AG CHALLENGES TEACHES FARMERS TO TELL THEIR STORY
HUNTSVILLE, Ala. -- Farmers from Alabama and Tennessee had a chance to hear what average citizens think about agriculture and practice telling their stories to the media during a training session May 20-21 in Huntsville.
|Colleen Church McDowall of Osborn & Barr Communications, right, critiques mock interviews with Ag Challenges Initiative participants from Alabama. From left are, front row, Jennifer Cruise of Morgan County, Delle Bean of Calhoun County, Martha Jordan of Monroe County and Annie Dee of Pickens County; back row, Jeff Maze of Blount County and Alabama Farmers Federation Dairy, Pork and Poultry Director Guy Hall.|
Seventeen farmers from the two states gathered in the Rocket City for the workshop, which is part of a national campaign called Ag Challenges Initiative coordinated by the American Farm Bureau Federation. The program is meant to address public concerns about animal welfare issues through research, spokesperson training and outreach.
Lamar County dairy farmer Will Gilmer said the training made him more aware of the need for farmers to talk about what they do to protect the health of their livestock so consumers can enjoy a safe, wholesome product.
"It helped us realize how much we need to educate the general public," said Gilmer, who serves as state Young Farmers chairman for the Alabama Farmers Federation, a member of the American Farm Bureau Federation. "It made me realize how much of a disconnect there is between many consumers and today's agricultural practices. It really drives home our need to get out there and educate the public."
Other Alabama participants included Federation State Women's Committee Chairman Delle Bean of Calhoun County, Jennifer Cruise of Morgan County, Annie Dee of Pickens County, Dorman Grace of Walker County, Martha Jordan of Monroe County, Clay Kennamer of Jackson County, Bill Lipscomb of Autauga County and Jeff Maze of Blount County. The group included poultry, beef cattle, horse and dairy cattle producers.
The two-day training included an overview of public opinion research conducted by Osborn & Barr Communications for the Farm Bureau as well as mock television and radio interviews. The highlight for the participants, however, was a chance to hear local residents discuss animal agriculture issues in a focus group setting.
"We take for granted the high level of care we provide our animals because we are on the farm 24 hours a day, seven days a week, but the average person on the street doesn't understand what we do," Jordan said.
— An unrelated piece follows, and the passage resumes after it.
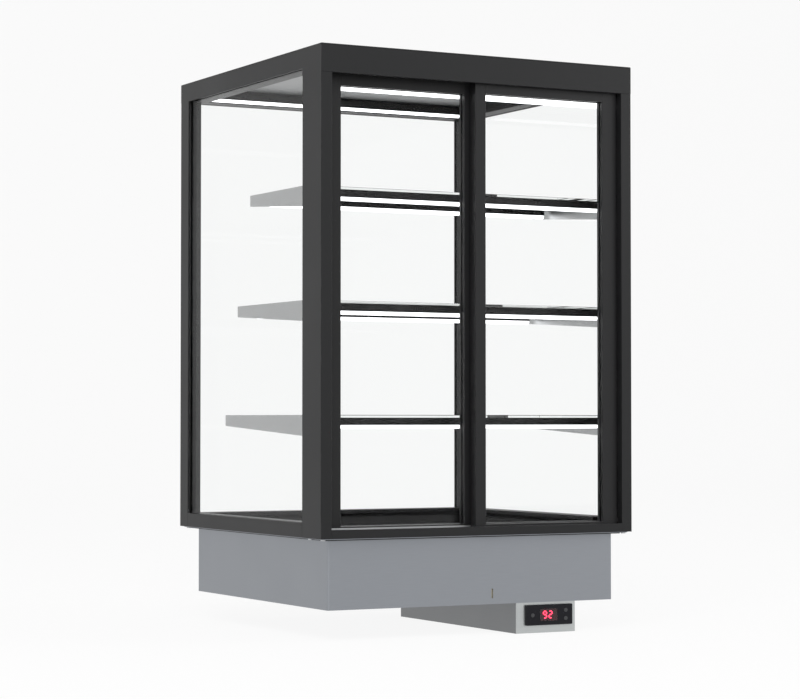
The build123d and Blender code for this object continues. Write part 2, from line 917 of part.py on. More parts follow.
def build_shelf_bars(shelf):
    """The two light bars bonded under a shelf's glass: channels with their mouths down."""
    level = shelf_level[shelf]
    with BuildPart() as bars:
        for bar_front, bar_rear, half_length in shelf_bar_spans(shelf):
            middle_y = (bar_front + bar_rear) / 2
            with BuildSketch(Plane.YZ.offset(-half_length)):
                patch((bar_front, bar_rear), (level - shelf_bar_height, level))
                patch(
                    (middle_y - diffuser_width / 2, middle_y + diffuser_width / 2),
                    (level - shelf_bar_height, level - shelf_bar_wall),
                    mode=Mode.SUBTRACT,
                )
            extrude(amount=2 * half_length)
    save(bars, f"shelf_{shelf}_bars")


def build_shelf_brackets(shelf):
    """A pair of tapered arms that hook into the posts and carry the glass on inner ledges."""
    level = shelf_level[shelf]
    top = bracket_top(shelf)
    tip_y = shelf_rear_y(shelf)
    ledge_front_y = shelf_front_y(shelf) + shelf_bar_depth + shelf_bar_clearance
    root_y = front_post_rear_y
    with BuildPart() as brackets:
        for side in (-1, 1):
            inner = side * bracket_inner_x
            with BuildSketch(Plane.YZ.offset(min(inner, side * bracket_outer_x))):
                with BuildLine():
                    Polyline(
                        (root_y, top - bracket_root_height),
                        (tip_y, top - bracket_tip_height),
                        (tip_y, top),
                        (root_y, top),
                        close=True,
                    )
                make_face()
                for low, high in hook_span(shelf):
                    patch((root_y - bracket_hook_depth, root_y), (low, high))
            extrude(amount=bracket_thickness)
            block(
                (inner, inner - side * bracket_ledge_width),
                (ledge_front_y, tip_y),
                (level - bracket_ledge_thickness, level),
            )
    save(brackets, f"shelf_{shelf}_brackets")


for shelf_name in shelf_names:
    build_shelf_glass(shelf_name)
    build_shelf_bars(shelf_name)
    build_shelf_brackets(shelf_name)

# Rollers stand in pockets at the foot of each stile
roller_z = track_floor_top + roller_floor_clearance + roller_radius
pocket_half_x = roller_radius + roller_side_clearance
pocket_half_y = roller_width / 2 + roller_side_clearance
pocket_top = roller_z + roller_radius + roller_side_clearance
door_inner_x = door_overlap / 2


def roller_xs(side):
    """Where a door's outer and inner rollers stand. Side is -1 for the left door."""
    return side * (door_edge_x - outer_stile_width / 2), -side * (door_inner_x - roller_inset)


def build_door(side, door_y, name):
    """One framed door. Side is -1 for the left door, and door_y is its front face."""
    middle_y = door_y + door_depth / 2
    groove_half = door_glass_thickness / 2 + door_glass_clearance
    outer_edge = side * door_edge_x
    outer_line = side * (door_edge_x - outer_stile_width)
    inner_edge = -side * door_inner_x
    inner_line = -side * (door_inner_x - inner_stile_width)
    grip = door_glass_grip + door_glass_clearance
    inside_y = (door_y + stile_wall, door_y + door_depth - stile_wall)
    stile_spans = ((outer_edge, outer_line), (inner_edge, inner_line))

    with BuildPart() as stiles:
        for (edge, line), x in zip(stile_spans, roller_xs(side)):
            inward = 1 if line > edge else -1
            hollow = (edge + inward * stile_wall, line - inward * (grip + stile_wall))
            with BuildSketch(Plane.XY.offset(door_bottom_z)):
                patch((edge, line), (door_y, door_y + door_depth), radius=edge_round)
                patch(
                    (line - inward * grip, line),
                    (middle_y - groove_half, middle_y + groove_half),
                    mode=Mode.SUBTRACT,
                )
                patch(hollow, inside_y, mode=Mode.SUBTRACT)
            extrude(amount=door_top_z - door_bottom_z)
            block(hollow, inside_y, (door_bottom_z, pocket_top + stile_wall))
            block(
                (x - pocket_half_x, x + pocket_half_x),
                (middle_y - pocket_half_y, middle_y + pocket_half_y),
                (door_bottom_z, pocket_top),
                mode=Mode.SUBTRACT,
            )
            with BuildSketch(Plane.XZ.offset(-(middle_y + pocket_half_y + roller_journal_length))):
                with Locations((x, roller_z)):
                    Circle(roller_journal_radius + journal_clearance)
            extrude(amount=2 * (pocket_half_y + roller_journal_length), mode=Mode.SUBTRACT)
    save(stiles, f"{name}_stiles")

    with BuildPart() as rails:
        length = abs(inner_line - outer_line)
        with BuildSketch(Plane.YZ.offset(min(inner_line, outer_line))):
            patch(
                (door_y, door_y + door_depth),
                (door_bottom_z, door_bottom_z + door_bottom_rail),
                radius=edge_round,
            )
            patch((door_y, door_y + door_depth), (door_top_z - door_top_rail, door_top_z))
            for low, high in (
                (door_bottom_z + door_bottom_rail - grip, door_bottom_z + door_bottom_rail),
                (door_top_z - door_top_rail, door_top_z - door_top_rail + grip),
            ):
                patch(
                    (middle_y - groove_half, middle_y + groove_half),
                    (low, high),
                    mode=Mode.SUBTRACT,
                )
            patch(
                inside_y,
                (door_top_z - door_top_rail + grip + stile_wall, door_top_z - stile_wall),
                mode=Mode.SUBTRACT,
            )
        extrude(amount=length)
    save(rails, f"{name}_rails")

    with BuildPart() as glass:
        block(
            (
                outer_line + side * door_glass_grip,
                inner_line - side * door_glass_grip,
            ),
            (middle_y - door_glass_thickness / 2, middle_y + door_glass_thickness / 2),
            (
                door_bottom_z + door_bottom_rail - door_glass_grip,
                door_top_z - door_top_rail + door_glass_grip,
            ),
        )
    save(glass, f"{name}_glass")

    for x, place in zip(roller_xs(side), ("outer", "inner")):
        with BuildPart() as roller:
            with BuildSketch(Plane.XZ.offset(-(middle_y + roller_width / 2))):
                with Locations((x, roller_z)):
                    Circle(roller_radius)
            extrude(amount=roller_width)
            journal_half = roller_width / 2 + roller_journal_length
            with BuildSketch(Plane.XZ.offset(-(middle_y + journal_half))):
                with Locations((x, roller_z)):
                    Circle(roller_journal_radius)
            extrude(amount=2 * journal_half)
        save(roller, f"{name}_{place}_roller")


build_door(-1, rear_door_y, "left_door")
build_door(1, front_door_y, "right_door")

# Control box: a folded steel tray screwed up under the tub, open at the front and top
control_right = control_left + control_width
control_top = tub_bottom
control_bottom = control_top - control_height
control_front_y = tub_front_y
box_front_y = control_front_y + control_plate
box_rear_y = control_front_y + control_length
with BuildPart() as control_box:
    block((control_left, control_right), (box_front_y, box_rear_y), (control_bottom, control_top))
    block(
        (control_left + control_sheet, control_right - control_sheet),
        (box_front_y, box_rear_y - control_sheet),
        (control_bottom + control_sheet, control_top - control_sheet),
        mode=Mode.SUBTRACT,
    )
    block(
        (control_left + control_flange, control_right - control_flange),
        (box_front_y, box_rear_y - control_flange),
        (control_top - control_sheet, control_top),
        mode=Mode.SUBTRACT,
    )
    with BuildSketch(Plane.XZ.offset(-box_rear_y)):
        with Locations((control_left + gland_x, control_bottom + control_height / 2)):
            Circle(gland_radius + cutout_clearance)
    extrude(amount=control_sheet, mode=Mode.SUBTRACT)
save(control_box, "control_box")

# Control front: the steel plate that closes the box and holds the controller
fascia_x = control_right - fascia_right_margin - fascia_width / 2
fascia_z = control_top - fascia_top_margin - fascia_height / 2
with BuildPart() as control_front:
    with BuildSketch(Plane.XZ.offset(-box_front_y)):
        patch((control_left, control_right), (control_bottom, control_top), radius=edge_round)
        with Locations((fascia_x, fascia_z)):
            Rectangle(
                controller_body_width + 2 * cutout_clearance,
                controller_body_height + 2 * cutout_clearance,
                mode=Mode.SUBTRACT,
            )
    extrude(amount=control_plate)
save(control_front, "control_front")

# Controller case: the black fascia in front of the plate and its body behind
fascia_front_y = control_front_y - fascia_thickness
key_hole_depth = key_length - key_proud + key_travel + key_floor_clearance
window_x = fascia_x + window_offset
with BuildPart() as controller_case:
    with BuildSketch(Plane.XZ.offset(-control_front_y)):
        with Locations((fascia_x, fascia_z)):
            RectangleRounded(fascia_width, fascia_height, 2 * edge_round)
    extrude(amount=fascia_thickness)
    chamfer(controller_case.faces().sort_by(Axis.Y)[0].edges(), edge_round)
    with BuildSketch(Plane.XZ.offset(-(control_front_y + controller_body_depth))):
        with Locations((fascia_x, fascia_z)):
            Rectangle(controller_body_width, controller_body_height)
    extrude(amount=controller_body_depth)
    with BuildSketch(Plane.XZ.offset(-(fascia_front_y + window_pocket))):
        with Locations((window_x, fascia_z)):
            Rectangle(window_width, window_height)
    extrude(amount=window_pocket, mode=Mode.SUBTRACT)
    with BuildSketch(Plane.XZ.offset(-(fascia_front_y + key_hole_depth))):
        with Locations(*[(fascia_x + x, fascia_z + z) for x, z in key_places.values()]):
            Circle(key_radius + key_clearance)
    extrude(amount=key_hole_depth, mode=Mode.SUBTRACT)
save(controller_case, "controller_case")

# Controller window: the tinted cover of the readout
with BuildPart() as controller_window:
    with BuildSketch(Plane.XZ.offset(-(fascia_front_y + window_thickness))):
        with Locations((window_x, fascia_z)):
            Rectangle(window_width - journal_clearance, window_height - journal_clearance)
    extrude(amount=window_thickness)
save(controller_window, "controller_window")

# Controller digits: the lit bars of a two-figure readout on the floor of the window's pocket
digit_bars = {"9": "abcdfg", "2": "abdeg"}
bar_places = {
    "a": (0.0, 1.0),
    "g": (0.0, 0.0),
    "d": (0.0, -1.0),
    "f": (-1.0, 0.5),
    "b": (1.0, 0.5),
    "e": (-1.0, -0.5),
    "c": (1.0, -0.5),
}
digit_reach_x = (digit_width - digit_stroke) / 2
digit_reach_z = (digit_height - digit_stroke) / 2
digit_floor_y = fascia_front_y + window_pocket
with BuildPart() as controller_digits:
    for position, figure in enumerate(shown_digits):
        digit_x = window_x + (position - (len(shown_digits) - 1) / 2) * digit_pitch
        for bar in digit_bars[figure]:
            across, up = bar_places[bar]
            long_way = 2 * digit_reach_x if across == 0 else digit_reach_z
            long_way = long_way - digit_stroke - 2 * digit_slant_gap
            size = (long_way, digit_stroke) if across == 0 else (digit_stroke, long_way)
            with BuildSketch(Plane.XZ.offset(-digit_floor_y)):
                with Locations((digit_x + across * digit_reach_x, fascia_z + up * digit_reach_z)):
                    Rectangle(*size)
            extrude(amount=digit_thickness)
save(controller_digits, "controller_digits")


def build_key(name):
    """A round key with a domed edge, standing a little proud of the fascia."""
    across, up = key_places[name]
    with BuildPart() as key:
        with BuildSketch(Plane.XZ.offset(-(fascia_front_y - key_proud + key_length))):
            with Locations((fascia_x + across, fascia_z + up)):
                Circle(key_radius)
        extrude(amount=key_length)
        fillet(key.edges().group_by(Axis.Y)[0], key_edge_round)
    save(key, name)


for key_name in key_places:
    build_key(key_name)

# Terminal block on the box's floor, with a screw clamp for each wire
terminal_x = control_left + control_width / 2
terminal_y = box_rear_y - terminal_from_rear
with BuildPart() as terminal_block:
    floor_z = control_bottom + control_sheet
    block(
        (terminal_x - terminal_length / 2, terminal_x + terminal_length / 2),
        (terminal_y, terminal_y + terminal_width),
        (floor_z, floor_z + terminal_height),
    )
    upright_hole(
        [
            (
                terminal_x + (number - (terminal_count - 1) / 2) * terminal_pitch,
                terminal_y + terminal_width / 2,
            )
            for number in range(terminal_count)
        ],
        terminal_screw_radius,
        (floor_z + terminal_height - terminal_screw_depth, floor_z + terminal_height),
    )
save(terminal_block, "terminal_block")

# Cable gland: nut, body and cap through the box's rear wall, with a bore for the mains cable
gland_z = control_bottom + control_height / 2
with BuildPart() as cable_gland:
    for radius, low, high in (
        (gland_radius, box_rear_y - gland_thread_inside, box_rear_y + gland_nut_length),
        (gland_cap_radius, box_rear_y, box_rear_y + gland_cap_length),
    ):
        with BuildSketch(Plane.XZ.offset(-high)):
            with Locations((control_left + gland_x, gland_z)):
                Circle(radius)
        extrude(amount=high - low)
    for high in (box_rear_y + gland_nut_length, box_rear_y - control_sheet):
        with BuildSketch(Plane.XZ.offset(-high)):
            with Locations((control_left + gland_x, gland_z)):
                RegularPolygon(gland_nut_radius, 6)
        extrude(amount=gland_nut_length)
    with BuildSketch(Plane.XZ.offset(-(box_rear_y + gland_cap_length))):
        with Locations((control_left + gland_x, gland_z)):
            Circle(gland_bore_radius)
    extrude(amount=gland_cap_length + gland_thread_inside, mode=Mode.SUBTRACT)
save(cable_gland, "cable_gland")

# Frame screws: short ones up through the flange and long ones down through the top rails
with BuildPart() as frame_screws:
    for x, y in screw_places:
        seat_z = header_floor if y < 0 else top_rail_floor
        for head_low, head_high, shank_low, shank_high in (
            (
                gasket_thickness - base_screw_head,
                gasket_thickness,
                gasket_thickness,
                gasket_thickness + base_screw_length,
            ),
            (seat_z, seat_z + frame_screw_head, seat_z - frame_screw_length, seat_z),
        ):
            for radius, low, high in (
                (screw_head_radius, head_low, head_high),
                (screw_radius, shank_low, shank_high),
            ):
                with BuildSketch(Plane.XY.offset(low)):
                    with Locations((x, y)):
                        Circle(radius)
                extrude(amount=high - low)
save(frame_screws, "frame_screws")
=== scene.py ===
import math

import bpy
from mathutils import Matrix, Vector


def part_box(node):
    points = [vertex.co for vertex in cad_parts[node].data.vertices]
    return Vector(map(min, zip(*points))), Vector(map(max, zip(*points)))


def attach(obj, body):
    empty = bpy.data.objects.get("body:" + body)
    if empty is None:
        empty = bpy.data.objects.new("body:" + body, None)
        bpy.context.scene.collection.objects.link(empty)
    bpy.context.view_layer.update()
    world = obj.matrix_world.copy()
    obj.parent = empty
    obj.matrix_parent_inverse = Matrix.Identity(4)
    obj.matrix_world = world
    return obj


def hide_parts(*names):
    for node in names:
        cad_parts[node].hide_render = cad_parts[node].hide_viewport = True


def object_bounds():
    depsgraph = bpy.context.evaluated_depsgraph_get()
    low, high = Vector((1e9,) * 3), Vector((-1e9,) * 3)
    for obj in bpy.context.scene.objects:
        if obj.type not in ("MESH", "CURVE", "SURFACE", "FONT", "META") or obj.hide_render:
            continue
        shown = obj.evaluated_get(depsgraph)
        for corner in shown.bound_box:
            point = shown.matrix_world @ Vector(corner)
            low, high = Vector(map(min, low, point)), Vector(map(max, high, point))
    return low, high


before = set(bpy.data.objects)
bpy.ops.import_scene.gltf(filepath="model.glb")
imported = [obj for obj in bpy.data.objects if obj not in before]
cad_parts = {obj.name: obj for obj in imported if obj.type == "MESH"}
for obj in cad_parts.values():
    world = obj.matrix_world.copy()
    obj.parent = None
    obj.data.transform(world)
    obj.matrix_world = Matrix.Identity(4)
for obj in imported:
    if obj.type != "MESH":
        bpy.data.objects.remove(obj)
cad_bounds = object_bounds()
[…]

Research conducted as part of the Ag Challenges Initiative shows most consumers trust farmers to raise healthy animals and food, but many also have been influenced by negative campaigns waged by well-funded activist groups. When farmers counter outrageous claims with real-life stories about how they care for their animals, however, most consumers find farmers to be credible sources of information. The Ag Challenges Initiative is aimed at equipping farmers to be self-advocates by providing training, resources and opportunities to share their message.
"I had no idea I could get my message across without sounding businesslike," Cruise said. "I learned that I can be more effective when I share how our family cares for our animals on a day-to-day basis. If we can get more farmers involved who are confident in sharing their stories, I think we will have a bigger impact in making a positive change for agriculture."
During the training, the participants also heard from Chris Chinn, former chairman of the AFBF Young Farmers and Ranchers Committee. Chinn, an independent hog farmer from Missouri, said she was motivated to begin sharing her story when misinformation and a lack of understanding about agriculture threatened the future of her family farm.
Chinn began speaking to civic clubs, writing letters to the editor and posting blogs about the extensive measures her family takes to ensure the safety, health and well-being of their animals. She challenged the Ag Challenges Initiative participants to search for opportunities to share their stories, whether in the media, through public speaking or by simply visiting one-on-one with consumers.
"People out there know very little about what we actually do on the farm," Lipscomb said. "I learned that I can take control of that situation and be a spokesperson for my industry."